Winner: None, or both, depending on how you look at it. Either style can be made to deliver more power than most people can handle.
Myth #7: Rear-exaust motors are easier to fit into a car.
One of the reasons rear-exaust engines were developed for use in the first place was "packaging." When an engine is mounted perpendicular to the chasis, as in most belt driven sedans, road cars, and off road trucks, routing the exaust 180 degrees from the right side of the engine to the left side of the car involves lots of pipe--and lots of space. And then there's the issue of finding the right header that will properly clear any chasis bracing attached around the engine. With rear-exaust it's easy. Just route the exaust 90 degrees, usually a single bend to the left, and you're done. Okay, maybe it might have to deflect down a bit to line up with a pipe, but it still isn't anywhere near as severe as the side-exaust contortions.
Winner: Rear-exaust. Smalle footprint and easier pipe routing gets teh nod.

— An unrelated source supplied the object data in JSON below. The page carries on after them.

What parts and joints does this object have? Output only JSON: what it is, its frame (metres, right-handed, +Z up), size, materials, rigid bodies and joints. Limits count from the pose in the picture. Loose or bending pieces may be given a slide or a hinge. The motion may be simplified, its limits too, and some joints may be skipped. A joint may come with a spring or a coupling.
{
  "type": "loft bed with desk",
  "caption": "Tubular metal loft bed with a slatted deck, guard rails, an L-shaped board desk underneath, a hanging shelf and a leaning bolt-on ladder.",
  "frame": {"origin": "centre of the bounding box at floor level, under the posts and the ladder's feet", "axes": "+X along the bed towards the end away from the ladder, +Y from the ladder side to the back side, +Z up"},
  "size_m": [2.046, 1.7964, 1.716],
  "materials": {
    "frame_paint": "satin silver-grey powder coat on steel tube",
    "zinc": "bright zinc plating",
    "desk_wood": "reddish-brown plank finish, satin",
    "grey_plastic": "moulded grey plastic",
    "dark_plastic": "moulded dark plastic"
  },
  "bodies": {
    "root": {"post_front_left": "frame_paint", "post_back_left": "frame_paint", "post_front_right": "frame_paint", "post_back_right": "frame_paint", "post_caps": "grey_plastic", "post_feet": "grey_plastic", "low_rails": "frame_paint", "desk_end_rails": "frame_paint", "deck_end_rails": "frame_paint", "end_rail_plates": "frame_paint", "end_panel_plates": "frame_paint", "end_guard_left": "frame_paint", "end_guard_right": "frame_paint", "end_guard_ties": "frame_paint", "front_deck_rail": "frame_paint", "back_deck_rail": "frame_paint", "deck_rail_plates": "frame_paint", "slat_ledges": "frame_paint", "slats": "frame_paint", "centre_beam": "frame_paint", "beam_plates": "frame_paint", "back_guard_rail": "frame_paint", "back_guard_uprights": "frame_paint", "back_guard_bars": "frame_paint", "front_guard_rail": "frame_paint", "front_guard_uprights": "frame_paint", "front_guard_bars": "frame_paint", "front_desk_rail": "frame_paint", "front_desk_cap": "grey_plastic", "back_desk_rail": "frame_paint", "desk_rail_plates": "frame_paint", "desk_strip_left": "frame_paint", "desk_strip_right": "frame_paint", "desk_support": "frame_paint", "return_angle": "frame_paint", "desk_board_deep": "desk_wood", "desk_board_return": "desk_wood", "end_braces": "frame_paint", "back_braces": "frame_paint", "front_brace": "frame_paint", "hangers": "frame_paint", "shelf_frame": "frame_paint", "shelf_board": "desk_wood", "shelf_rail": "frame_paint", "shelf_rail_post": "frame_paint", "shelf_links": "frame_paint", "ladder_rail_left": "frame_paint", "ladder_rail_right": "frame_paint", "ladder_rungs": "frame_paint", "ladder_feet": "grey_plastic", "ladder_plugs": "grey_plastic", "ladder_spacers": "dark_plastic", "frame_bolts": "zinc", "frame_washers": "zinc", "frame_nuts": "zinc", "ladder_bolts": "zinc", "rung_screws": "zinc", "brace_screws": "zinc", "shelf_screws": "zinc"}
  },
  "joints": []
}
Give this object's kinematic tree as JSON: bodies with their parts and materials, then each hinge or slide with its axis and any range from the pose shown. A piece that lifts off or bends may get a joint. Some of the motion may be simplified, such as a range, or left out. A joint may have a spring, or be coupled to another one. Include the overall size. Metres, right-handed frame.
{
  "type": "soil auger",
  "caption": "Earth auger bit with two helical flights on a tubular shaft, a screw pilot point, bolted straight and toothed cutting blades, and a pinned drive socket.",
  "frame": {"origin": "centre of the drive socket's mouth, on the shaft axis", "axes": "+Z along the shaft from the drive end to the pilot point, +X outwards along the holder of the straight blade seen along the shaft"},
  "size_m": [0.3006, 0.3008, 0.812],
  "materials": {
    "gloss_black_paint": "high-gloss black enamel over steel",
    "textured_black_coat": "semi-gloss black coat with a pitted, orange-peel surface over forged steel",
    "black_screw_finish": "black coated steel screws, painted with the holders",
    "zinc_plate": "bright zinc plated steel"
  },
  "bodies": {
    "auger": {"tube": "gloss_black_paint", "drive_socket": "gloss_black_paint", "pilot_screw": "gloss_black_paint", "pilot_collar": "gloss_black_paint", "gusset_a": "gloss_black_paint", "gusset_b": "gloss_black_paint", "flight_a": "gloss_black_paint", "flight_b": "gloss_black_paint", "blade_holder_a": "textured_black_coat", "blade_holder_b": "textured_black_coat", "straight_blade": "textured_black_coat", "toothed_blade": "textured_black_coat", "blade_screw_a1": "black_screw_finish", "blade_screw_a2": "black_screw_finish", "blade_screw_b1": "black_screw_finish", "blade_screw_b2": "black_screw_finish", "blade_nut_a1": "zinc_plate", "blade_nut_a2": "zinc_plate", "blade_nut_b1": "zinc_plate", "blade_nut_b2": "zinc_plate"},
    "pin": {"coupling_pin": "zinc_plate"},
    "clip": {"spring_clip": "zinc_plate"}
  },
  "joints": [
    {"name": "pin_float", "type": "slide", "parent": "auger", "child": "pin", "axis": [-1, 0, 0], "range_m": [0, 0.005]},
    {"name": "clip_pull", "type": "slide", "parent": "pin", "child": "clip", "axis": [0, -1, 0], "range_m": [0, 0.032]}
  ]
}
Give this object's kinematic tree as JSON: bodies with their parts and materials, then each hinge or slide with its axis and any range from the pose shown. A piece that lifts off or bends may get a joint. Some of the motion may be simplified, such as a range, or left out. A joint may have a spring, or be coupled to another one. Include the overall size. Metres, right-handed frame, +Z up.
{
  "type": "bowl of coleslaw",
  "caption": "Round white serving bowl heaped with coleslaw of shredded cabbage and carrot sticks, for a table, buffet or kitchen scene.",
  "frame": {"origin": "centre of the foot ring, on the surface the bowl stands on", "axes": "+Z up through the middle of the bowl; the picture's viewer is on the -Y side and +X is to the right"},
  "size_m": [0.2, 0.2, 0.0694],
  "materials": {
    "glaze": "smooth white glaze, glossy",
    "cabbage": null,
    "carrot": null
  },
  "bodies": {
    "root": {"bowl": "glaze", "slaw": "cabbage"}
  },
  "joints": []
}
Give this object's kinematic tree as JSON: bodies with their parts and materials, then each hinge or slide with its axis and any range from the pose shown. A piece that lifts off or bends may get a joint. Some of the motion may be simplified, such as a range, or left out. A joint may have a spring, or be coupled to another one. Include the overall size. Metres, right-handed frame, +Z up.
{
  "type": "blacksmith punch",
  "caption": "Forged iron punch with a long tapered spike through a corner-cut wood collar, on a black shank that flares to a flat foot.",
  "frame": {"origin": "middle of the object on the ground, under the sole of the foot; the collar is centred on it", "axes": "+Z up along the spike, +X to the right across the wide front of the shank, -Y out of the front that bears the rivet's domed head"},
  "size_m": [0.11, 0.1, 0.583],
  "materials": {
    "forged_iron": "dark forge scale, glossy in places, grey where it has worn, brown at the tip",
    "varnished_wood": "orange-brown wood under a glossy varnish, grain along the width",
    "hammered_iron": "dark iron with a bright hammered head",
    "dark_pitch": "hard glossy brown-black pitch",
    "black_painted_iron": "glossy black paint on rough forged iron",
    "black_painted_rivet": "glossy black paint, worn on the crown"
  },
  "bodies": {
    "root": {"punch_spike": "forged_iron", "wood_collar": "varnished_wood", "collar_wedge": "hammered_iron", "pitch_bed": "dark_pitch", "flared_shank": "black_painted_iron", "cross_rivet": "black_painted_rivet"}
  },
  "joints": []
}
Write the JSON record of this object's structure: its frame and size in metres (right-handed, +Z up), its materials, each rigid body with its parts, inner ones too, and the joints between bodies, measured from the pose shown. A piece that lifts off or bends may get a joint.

So, is there a winner? Well, the numbers tell us that it is pretty even, as is the performance of these engines. Even at the top levels, once they have been ported, polished, optimized, balanced and what not, they are still pretty much dead even (but much faster). So which one should you buy? The one that makes you feel better. Okay, that sounds like cop-out, but it really is a flip of the coin. Ah, but at least you now know a little bit more about those amazing little power plants we put in our model cars. And you can feel happy about any purchase you already made."
02-03-2002, 06:08 PM
I was gunna post that but fanman beat me to it. Basically if you didnt read all that it says once they are modded out or not they are pretty much even in performance. Just buy the one your prefer.